The theta location shouldn't matter, both would be 45° and if they weren't, you'd just have to make sure you assigned the right value to theta. For your theta location you'd probably have to use sin instead of cos as you know the opposite (2, the radius. That's how they got their value of 2, it's just the length from the centre of the circle to the tangent)
Length of hypotenuse = distance between (k,-2) and the centre of the circle (0,-2) =  k as the imaginary parts are equal
Note that they used (0,-(2+k)) for their hypotenuse instead of (k,-2). This also means the radius forms the adjacent side to their triangle, instead of the opposite side for ours.

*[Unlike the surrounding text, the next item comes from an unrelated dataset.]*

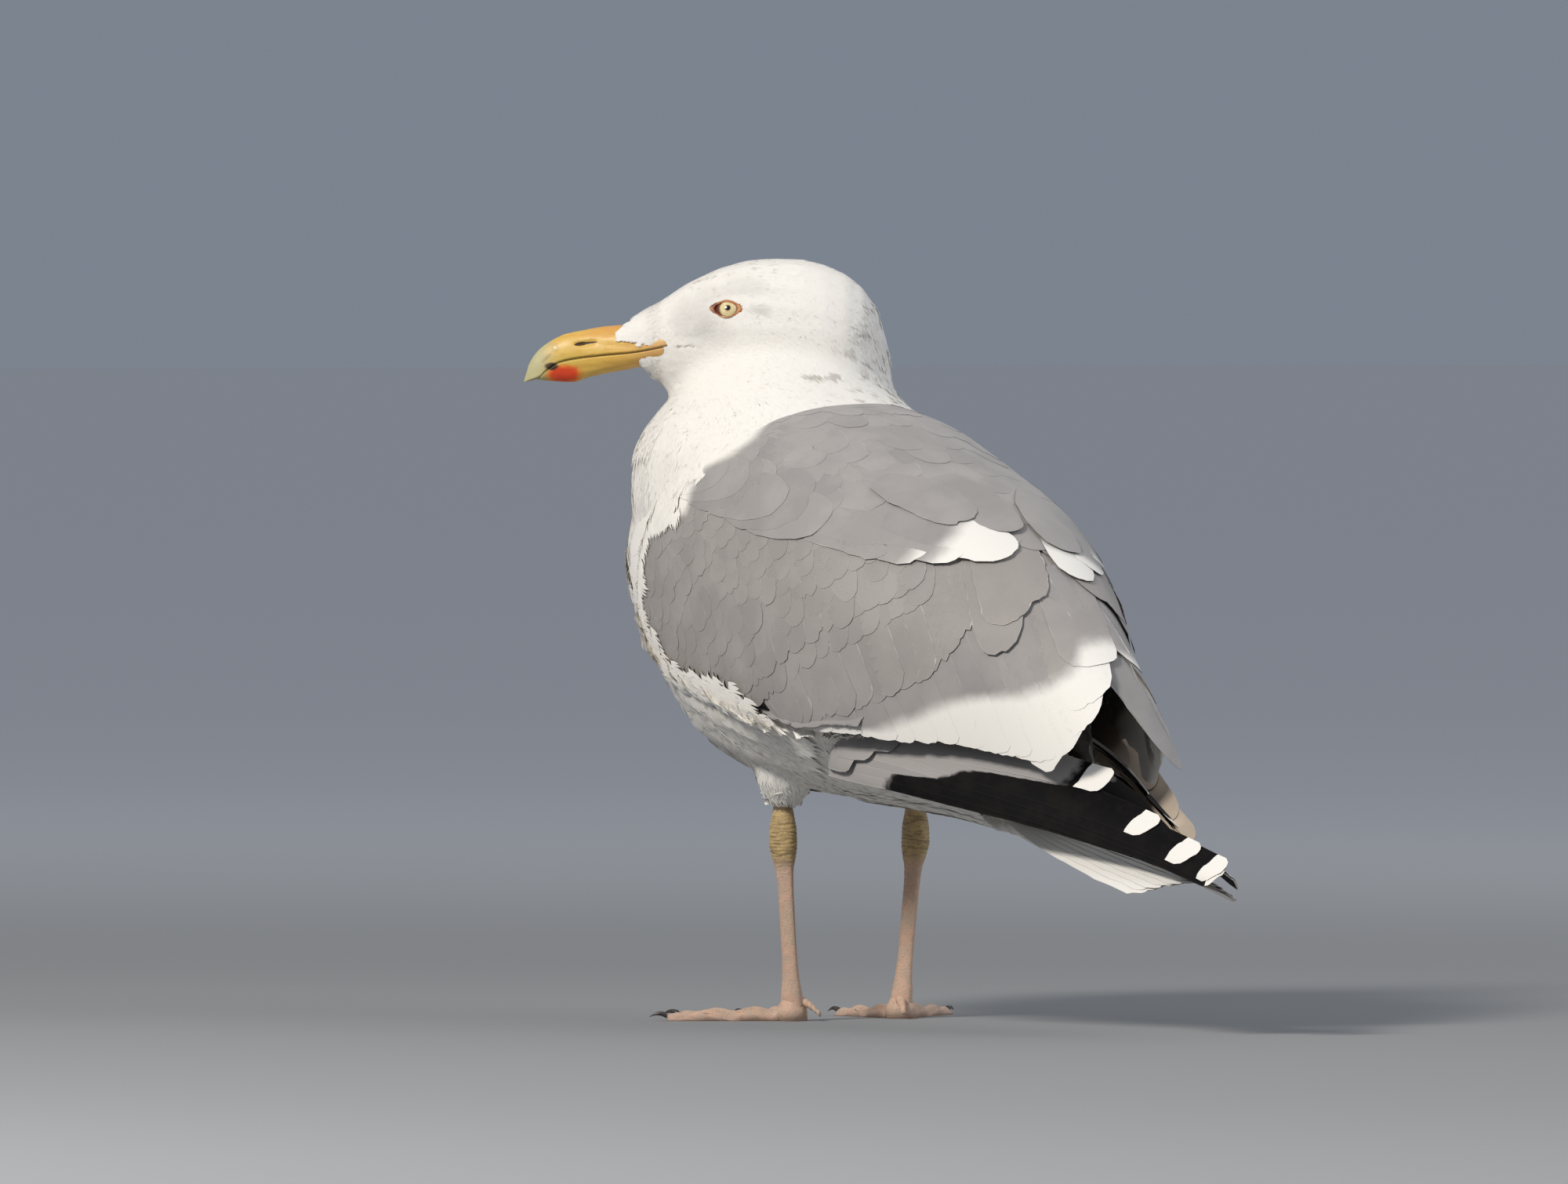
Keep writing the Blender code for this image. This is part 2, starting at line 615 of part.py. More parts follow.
def make_foot(side, finish):
    def place(turn, reach, height):
        heading = TOE_OUT + turn
        flat = Vector((FOOT_JOINT.x + math.sin(heading) * reach, FOOT_JOINT.y - math.cos(heading) * reach, height))
        return on_side(side, [[flat]], STANCE)[0][0]

    def build(shape):
        angles = foot_angles()
        shares = (0.12, 0.27, 0.47, 0.67, 0.86, 1.0)
        top_middle = shape.verts.new(place(0.0, 0.0, BALL_HEIGHT))
        low_middle = shape.verts.new(place(0.0, 0.0, 0.0))
        rows = []
        for turn in angles:
            edge = foot_reach(turn)
            row = [shape.verts.new(place(turn, edge * t, foot_height(turn, edge * t))) for t in shares]
            rows.append(row + [shape.verts.new(place(turn, edge, 0.0))])
        for row, after in zip(rows, rows[1:] + rows[:1]):
            shape.faces.new((top_middle, row[0], after[0]))
            shape.faces.new((low_middle, after[-1], row[-1]))
            for n in range(len(row) - 1):
                shape.faces.new((row[n], row[n + 1], after[n + 1], after[n]))

    return new_object("foot_" + side, build, finish)


def make_claw(side, toe, finish):
    forward = toe_direction(toe)
    across = Vector((-forward.y, forward.x, 0.0))
    root = Vector((FOOT_JOINT.x, FOOT_JOINT.y, 0.0)) + forward * (TOE_LENGTHS[toe] + GAP)
    rings = []
    for t in steps(0.0, 1.0, 4):
        bend = 0.0022 + 0.0012 * math.sin(math.pi * 0.8 * t) - 0.0012 * t**2
        girth = 0.0014 * (1 - 0.85 * t)
        rings.append(ring_at(root + forward * (CLAW_LENGTH * t) + Vector((0, 0, bend)), across, Vector((0, 0, 1)),
                             girth, girth, girth, segments=6))
    return loft("claw_" + side + "_" + toe, on_side(side, rings, STANCE), finish)


def make_hind_toe(side, finish):
    """The small raised toe at the back of the foot."""
    forward = toe_direction("middle")
    across = Vector((-forward.y, forward.x, 0.0))
    root = FOOT_JOINT - forward * 0.0060 - across * 0.001
    rings = []
    for t in steps(0.0, 1.0, 4):
        place = root - forward * (0.0075 * t) - Vector((0, 0, 0.0050 * t**1.5))
        girth = 0.0019 * (1 - 0.55 * t)
        rings.append(ring_at(place, across, Vector((0, 0, 1)), girth, girth, girth, segments=7))
    return loft("hind_toe_" + side, on_side(side, rings, STANCE), finish)


# ---------------------------------------------------------------- build
def make_gull():
    body_white = material("body_plumage", (0.86, 0.85, 0.82), 0.8)
    white = material("white_feathers", (0.84, 0.83, 0.80), 0.8)
    grey = material("grey_feathers", (0.42, 0.41, 0.42), 0.75)
    black = material("black_primaries", (0.02, 0.02, 0.022), 0.5)
    horn = material("bill_horn", (0.83, 0.60, 0.16), 0.35)
    iris = material("iris", (0.80, 0.70, 0.42), 0.12)
    leg_skin = material("leg_skin", (0.70, 0.52, 0.45), 0.6)
    claw_horn = material("claw_horn", (0.06, 0.05, 0.045), 0.4)

    trunk = make_trunk(body_white)
    rump = make_rump(white)
    neck = make_neck(body_white)
    head = make_head(body_white)
    upper, lower = make_upper_bill(horn), make_lower_bill(horn)
    mantle = mantle_slab("mantle", grey)
    tail = make_tail(white)
    wings, tertials, primaries, thighs, shanks, feet, hinds = {}, {}, {}, {}, {}, {}, {}
    for side in ("left", "right"):
        eye = make_eye(side, iris)
        cut(head, grown(eye))
        wings[side] = make_wing(side, grey)
        tertials[side] = make_tertials(side, grey)
        primaries[side] = make_primaries(side, black)
        thighs[side] = make_thigh(side, body_white)
        shanks[side] = make_shank(side, leg_skin)
        feet[side] = make_foot(side, leg_skin)
        hinds[side] = make_hind_toe(side, leg_skin)
        for toe in TOE_LENGTHS:
            make_claw(side, toe, claw_horn)

    trunk_cutter, neck_cutter = grown(trunk), grown(neck)
    mantle_cutter, mantle_pocket = grown(mantle), helper(mantle_slab("mantle_pocket", None, 2 * GAP))
    upper_cutter = grown(upper)
    cut(lower, upper_cutter)
    cut(head, neck_cutter, make_bill_socket())
    cut(neck, mantle_pocket)
    cut(trunk, mantle_pocket)
    cut(rump, mantle_pocket)
    tail_cutter = grown(tail)
    for side in ("left", "right"):
        wing_cutter, tertial_cutter = grown(wings[side]), grown(tertials[side])
        primary_cutter, thigh_cutter, shank_cutter = grown(primaries[side]), grown(thighs[side]), grown(shanks[side])
        cut(neck, wing_cutter)
        cut(wings[side], mantle_cutter)
        cut(tertials[side], mantle_cutter)
        cut(primaries[side], wing_cutter, tertial_cutter)
        cut(trunk, wing_cutter, primary_cutter, thigh_cutter)
        cut(rump, wing_cutter, tertial_cutter, primary_cutter)
        cut(thighs[side], shank_cutter)
        cut(trunk, shank_cutter)
        cut(tail, primary_cutter)
    cut(rump, tail_cutter)
    cut(neck, trunk_cutter)


def centre_on_floor():
    """Moves every solid and cutter alike, so that z = 0 is touched under the middle of the whole bird."""
    solids = [o for o in bpy.data.objects if o.type == "MESH" and not o.hide_render]
    corners = [v.co for o in solids for v in o.data.vertices]
    middle = [(min(c[i] for c in corners) + max(c[i] for c in corners)) / 2 for i in (0, 1)]
    for obj in bpy.data.objects:
        obj.data.transform(Matrix.Translation((-middle[0], -middle[1], 0.0)))


clear_scene()
make_gull()
centre_on_floor()
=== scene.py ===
# Standing adult herring gull, the looks: skin, coat, modelled feathers, bill, eyes, legs and claws,
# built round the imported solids. The bird faces -Y with its head turned to its left (+X).
import json
import math

import bmesh
import bpy
import numpy as np
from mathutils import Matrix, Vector
from mathutils.bvhtree import BVHTree

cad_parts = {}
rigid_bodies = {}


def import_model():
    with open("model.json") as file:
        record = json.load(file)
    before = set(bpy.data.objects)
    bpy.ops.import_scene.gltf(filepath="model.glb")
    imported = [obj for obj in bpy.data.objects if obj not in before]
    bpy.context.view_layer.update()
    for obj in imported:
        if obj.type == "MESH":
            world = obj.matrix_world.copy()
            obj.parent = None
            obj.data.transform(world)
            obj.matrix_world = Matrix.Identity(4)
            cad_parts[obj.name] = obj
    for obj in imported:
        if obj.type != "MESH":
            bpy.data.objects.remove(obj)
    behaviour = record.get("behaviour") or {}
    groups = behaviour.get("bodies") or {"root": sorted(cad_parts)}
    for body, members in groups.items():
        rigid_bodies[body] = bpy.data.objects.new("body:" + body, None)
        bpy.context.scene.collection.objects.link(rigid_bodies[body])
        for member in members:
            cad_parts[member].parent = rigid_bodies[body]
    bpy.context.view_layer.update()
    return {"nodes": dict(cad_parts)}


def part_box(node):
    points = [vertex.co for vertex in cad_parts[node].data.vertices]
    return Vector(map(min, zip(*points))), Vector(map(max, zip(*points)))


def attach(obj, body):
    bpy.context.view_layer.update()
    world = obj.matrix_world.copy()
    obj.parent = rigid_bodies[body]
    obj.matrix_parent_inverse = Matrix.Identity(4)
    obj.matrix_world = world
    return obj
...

You'd end up with sin(45°)= O/H = 2/k
So 2/k = sqrt(2)/2 so k = 2sqrt(2)

A diagram is very helpful for a question like this. If you're still confused, let me know and I'll draw up a diagram

[waldo2000]

Hey am i supposed to integrate this implicit derivative? and how?

this is the question,

Solve the derivative dy/dx + y/(100+4x) = 0
in the form x = (A/(b+t))^ (1/c)
Where a,b, and c are Z

I have no idea how to do this!!!

[keltingmeith]

Hey am i supposed to integrate this implicit derivative? and how?

this is the question,

Solve the derivative dy/dx + y/(100+4x) = 0
in the form x = (A/(b+t))^ (1/c)
Where a,b, and c are Z

I have no idea how to do this!!!

Your issue is with assuming you need to do a straight integration. Notice that this is an example of a separable ODE, and so you'll need to use the method of separation of variables.

Let us know if you're having any further issues.

[Sine]

Hey am i supposed to integrate this implicit derivative? and how?

this is the question,

Solve the derivative dy/dx + y/(100+4x) = 0
in the form x = (A/(b+t))^ (1/c)
Where a,b, and c are Z

I have no idea how to do this!!!

In spec if you have a differential in terms of both variables you know there are 4 different things that can happen
1) unsolvable in terms of spec (especially for higher order differentials)
2)eulers methods - they would make it very clear wehther you need to use this
3)use CAS to solve
4) sepearation of variables.

This ones looks like numebr 4!

[peanut]

If a and b are vectors, and AB vector = b - a and OQ vector = 0.5a + 0.5b, then does AB.OQ = (1 * 0.5) + (-1 * 0.5) = 0? Or does this rule only apply to i,j,k vectors (if so, how would I calculate AB.OQ?)

[LifeisaConstantStruggle]

If a and b are vectors, and AB vector = b - a and OQ vector = 0.5a + 0.5b, then does AB.OQ = (1 * 0.5) + (-1 * 0.5) = 0? Or does this rule only apply to i,j,k vectors (if so, how would I calculate AB.OQ?)

This would only work on i j k vectors because vectors, and is the magnitude of vectors specified in the question? (eg. |a|=|b| or something like that?) because a^2 would be |a|^2 and you can substitute |a| with |b| (i don't really know the objective of the question but hope this helps )

[Shadowxo]

If a and b are vectors, and AB vector = b - a and OQ vector = 0.5a + 0.5b, then does AB.OQ = (1 * 0.5) + (-1 * 0.5) = 0? Or does this rule only apply to i,j,k vectors (if so, how would I calculate AB.OQ?)

Yes, it would only apply to i,j,k vectors. This is because, when you expand them out i.j = 0, i.k=0 and j.k = 0 because they're perpendicular.

For this, you'd use the usual formulas for dot product of vectors: a.b = |a||b|cos(theta) and (a+b).c = a.c + b.c
If b and a are both vectors then AB.OQ = (b-a).(0.5a+0.5b) = 0.5a.b + 0.5b.b -0.5a.a -0.5a.b = 0.5|b|² - 0.5|a|²
Bit rusty but hope this helps

[peanut]

This would only work on i j k vectors because vectors, and is the magnitude of vectors specified in the question? (eg. |a|=|b| or something like that?) because a^2 would be |a|^2 and you can substitute |a| with |b| (i don't really know the objective of the question but hope this helps )

Yes, it would only apply to i,j,k vectors. This is because, when you expand them out i.j = 0, i.k=0 and j.k = 0 because they're perpendicular.

For this, you'd use the usual formulas for dot product of vectors: a.b = |a||b|cos(theta) and (a+b).c = a.c + b.c
If b and a are both vectors then AB.OQ = (b-a).(0.5a+0.5b) = 0.5a.b + 0.5b.b -0.5a.a -0.5a.b = 0.5|b|² - 0.5|a|²
Bit rusty but hope this helps

Yes, |a| = |b| so the dot product is zero. Nice to know I used the wrong method, even though I got the right answer.

[gnaf]

Is a force required to push up an object up an inclined plane?

My teacher told us that this was a misconception??